[start DATA EXTRACT]
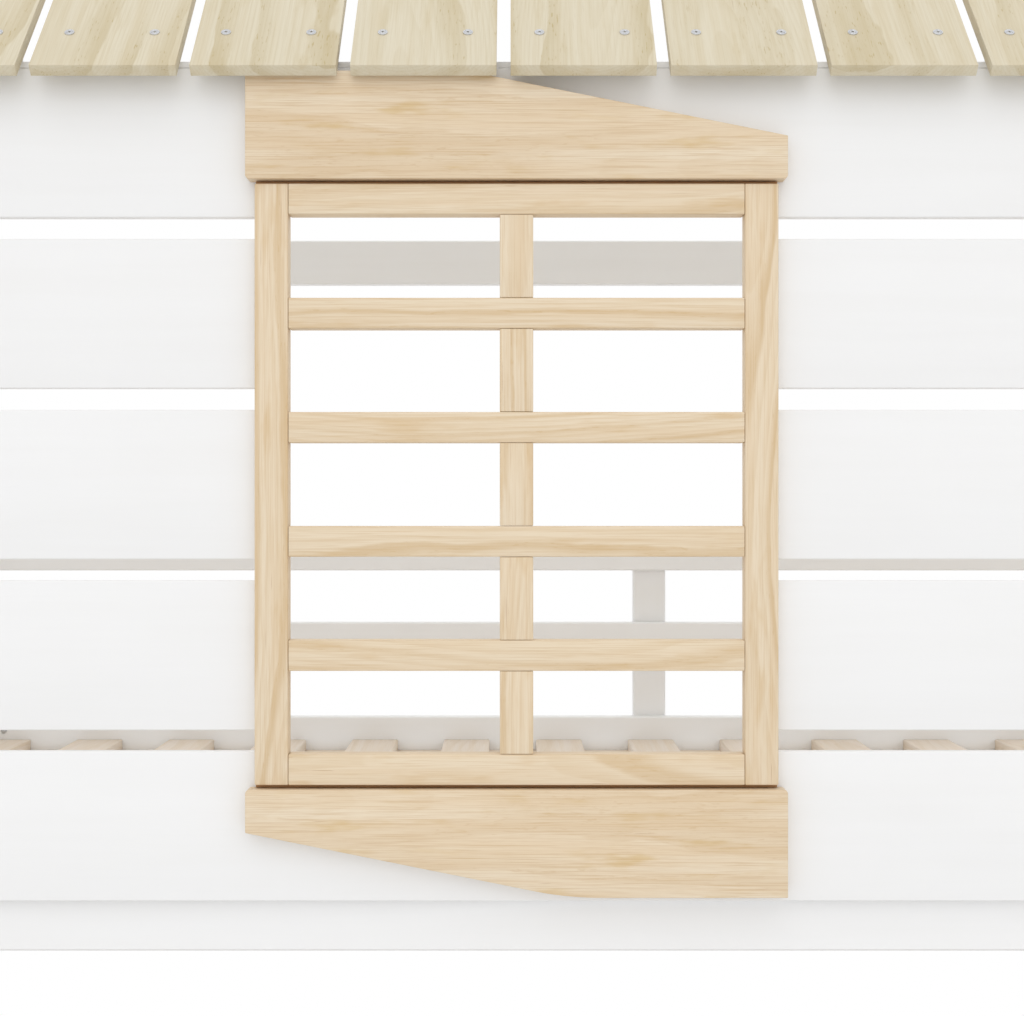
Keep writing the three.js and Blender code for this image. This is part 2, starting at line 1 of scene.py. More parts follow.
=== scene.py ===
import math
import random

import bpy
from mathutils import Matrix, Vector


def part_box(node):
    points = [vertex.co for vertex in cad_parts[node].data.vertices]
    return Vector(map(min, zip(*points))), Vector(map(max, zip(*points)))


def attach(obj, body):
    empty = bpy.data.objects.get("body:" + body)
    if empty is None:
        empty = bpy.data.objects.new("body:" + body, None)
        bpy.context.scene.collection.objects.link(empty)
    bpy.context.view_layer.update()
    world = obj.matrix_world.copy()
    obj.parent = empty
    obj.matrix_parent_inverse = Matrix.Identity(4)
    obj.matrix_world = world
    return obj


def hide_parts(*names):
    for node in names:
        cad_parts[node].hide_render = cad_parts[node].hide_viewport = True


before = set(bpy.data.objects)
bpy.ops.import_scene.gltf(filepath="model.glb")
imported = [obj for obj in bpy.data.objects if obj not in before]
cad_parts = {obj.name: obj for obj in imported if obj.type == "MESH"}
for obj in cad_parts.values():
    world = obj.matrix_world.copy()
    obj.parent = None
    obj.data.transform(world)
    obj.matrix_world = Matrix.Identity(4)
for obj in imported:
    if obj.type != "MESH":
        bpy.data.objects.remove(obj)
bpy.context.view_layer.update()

# The look of the house bunk bed. Metres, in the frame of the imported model.
# Wall boards, window, trim, roof, bed slats and ladder are made here and stand for their
# nodes; the rest keep their own shape and get a paint. Bolts, barrel nuts, screws, two dark
# strips of painted shade in the gaps beside the window trim, and a light strip at the eave
# are added.

# Camera, as the photograph was taken; lens and sensor in millimetres
CAMERA_PLACE = (-0.2127, -2.1317, 1.350)
CAMERA_LENS = 60.5
CAMERA_SENSOR = 36.0

# Studio light: the sky from below to above, what the front and the rear add to it, and a band
# that runs from the front over the top to the back. Each part has the axis of the direction
# (X counts without its sign), the range that it changes over, and its strengths at both ends.
SKY = ("Z", (-0.35, 0.45), (0.70, 0.96))
FRONT = ("Y", (-0.50, -1.00), (0.0, 0.06))
REAR = ("Y", (0.10, 0.80), (0.0, 0.08))
BAND = ("X", (0.00, 0.75), (0.36, 0.0))

# Lamps: name, place, aim, size and watts. The one inside lifts what stands behind the wall,
# and keeps clear of the boards.
LAMPS = (
    ("key", (-0.6, -4.2, 5.0), (-0.2, 0, 1.3), (3.2, 3.2), 12),
    ("fill", (2.4, -4.0, 1.6), (-0.2, 0, 1.3), (3.0, 3.0), 3),
    ("inside", (-0.15, -0.38, 1.34), (-0.15, 0.30, 0.90), (1.8, 0.4), 0.78),
)

# Floor: its radius where it has faded out, and where it begins to fade
FLOOR_SIZE = 14
FLOOR_LEVEL = -0.0002
FLOOR_FADE = (2.35, 1.35)

# Sizes that the nodes' boxes don't give
BOARD_ROUNDING = 0.0015
HOUSING_GAP = 0.0003
STRIP_SETBACK = 0.0015
STRIP_THICKNESS = 0.0100
STRIP_HEIGHT = 0.0062
STRIP_ROUNDING = 0.0006
WINDOW_RAIL_HEIGHT = 0.0284
WINDOW_BAR_WIDTH = 0.031
WINDOW_ROUNDING = 0.0011
WINDOW_JOINT = 0.0003
WINDOW_ROWS = 5
TRIM_END_HEIGHT = 0.0397
TRIM_TAPER = 0.298
TRIM_KNEE_RADIUS = 0.280
TRIM_CORNER = 0.0035
TRIM_OUTER_CORNER = 0.0009
TRIM_ROUNDING = 0.0006
KNEE_STEPS = 10
CORNER_STEPS = 4
# Depth and rounding of the dark strips that paint the shade in the gaps beside the trim
PAINTED_SHADE_DEPTH = 0.0060
PAINTED_SHADE_ROUNDING = 0.0004
BED_SLAT_WIDTH = 0.070
BED_SLAT_THICKNESS = 0.018
BED_SLATS = 15
LEDGER_WIDTH = 0.022
LEDGER_LAP = 0.002
SLAT_ROUNDING = 0.002
ROOF_SLATS = 15
ROOF_SLAT_WIDTH = 0.134
ROOF_SLAT_THICKNESS = 0.011
ROOF_SLAT_OVERHANG = 0.0578
ROOF_SLAT_LIFT = 0.0003
ROOF_ROUNDING = 0.0009
ROOF_PITCH = math.radians(45)
EAVE_LEVEL = 1.788
SCREW_UP_SLOPE = 0.0002
SCREW_FROM_RIDGE = 0.016
SCREW_SPREAD = 0.040
SCREW_RADIUS = 0.0047
SCREW_HEIGHT = 0.0016
SCREW_SUNK = 0.0006
SCREW_RIM = 0.0010
SCREW_GROOVE = 0.0006
LADDER_STILE = 0.025
LADDER_TREADS = 4
TREAD_THICKNESS = 0.024
TREAD_SETBACK = 0.0005
LADDER_ROUNDING = 0.004
BOLT_HEAD_RADIUS = 0.0066
BOLT_HEAD_HEIGHT = 0.0055
COUNTERBORE = 0.008
NUT_RADIUS = 0.0047
NUT_LENGTH = 0.013
NUT_RECESS = 0.0008
FASTENER_PLAY = 0.0001
SIDE_BOLT_LEVELS = (0.151, 0.206, 0.953, 1.008)
SIDE_NUT_X = 0.9937
END_BOLT_LEVELS = (0.166, 0.191, 0.968, 0.993, 1.725)
END_NUT_INSET = 0.031
FRONT_TOP_BOLT_LEVEL = 1.750
BACK_TOP_BOLT_LEVEL = 1.740
RAFTER_SCREW_SHARES = (0.35, 0.68)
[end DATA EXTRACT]
» YOUR TASK:
Extract from the listing above the lines between the line containing "obj.matrix_parent_inverse = Matrix.Identity(4)" and the line containing "CAMERA_SENSOR = 36.0", keeping both of those lines. Output nothing else.

» IN RESPONSE:
    obj.matrix_parent_inverse = Matrix.Identity(4)
    obj.matrix_world = world
    return obj


def hide_parts(*names):
    for node in names:
        cad_parts[node].hide_render = cad_parts[node].hide_viewport = True


before = set(bpy.data.objects)
bpy.ops.import_scene.gltf(filepath="model.glb")
imported = [obj for obj in bpy.data.objects if obj not in before]
cad_parts = {obj.name: obj for obj in imported if obj.type == "MESH"}
for obj in cad_parts.values():
    world = obj.matrix_world.copy()
    obj.parent = None
    obj.data.transform(world)
    obj.matrix_world = Matrix.Identity(4)
for obj in imported:
    if obj.type != "MESH":
        bpy.data.objects.remove(obj)
bpy.context.view_layer.update()

# The look of the house bunk bed. Metres, in the frame of the imported model.
# Wall boards, window, trim, roof, bed slats and ladder are made here and stand for their
# nodes; the rest keep their own shape and get a paint. Bolts, barrel nuts, screws, two dark
# strips of painted shade in the gaps beside the window trim, and a light strip at the eave
# are added.

# Camera, as the photograph was taken; lens and sensor in millimetres
CAMERA_PLACE = (-0.2127, -2.1317, 1.350)
CAMERA_LENS = 60.5
CAMERA_SENSOR = 36.0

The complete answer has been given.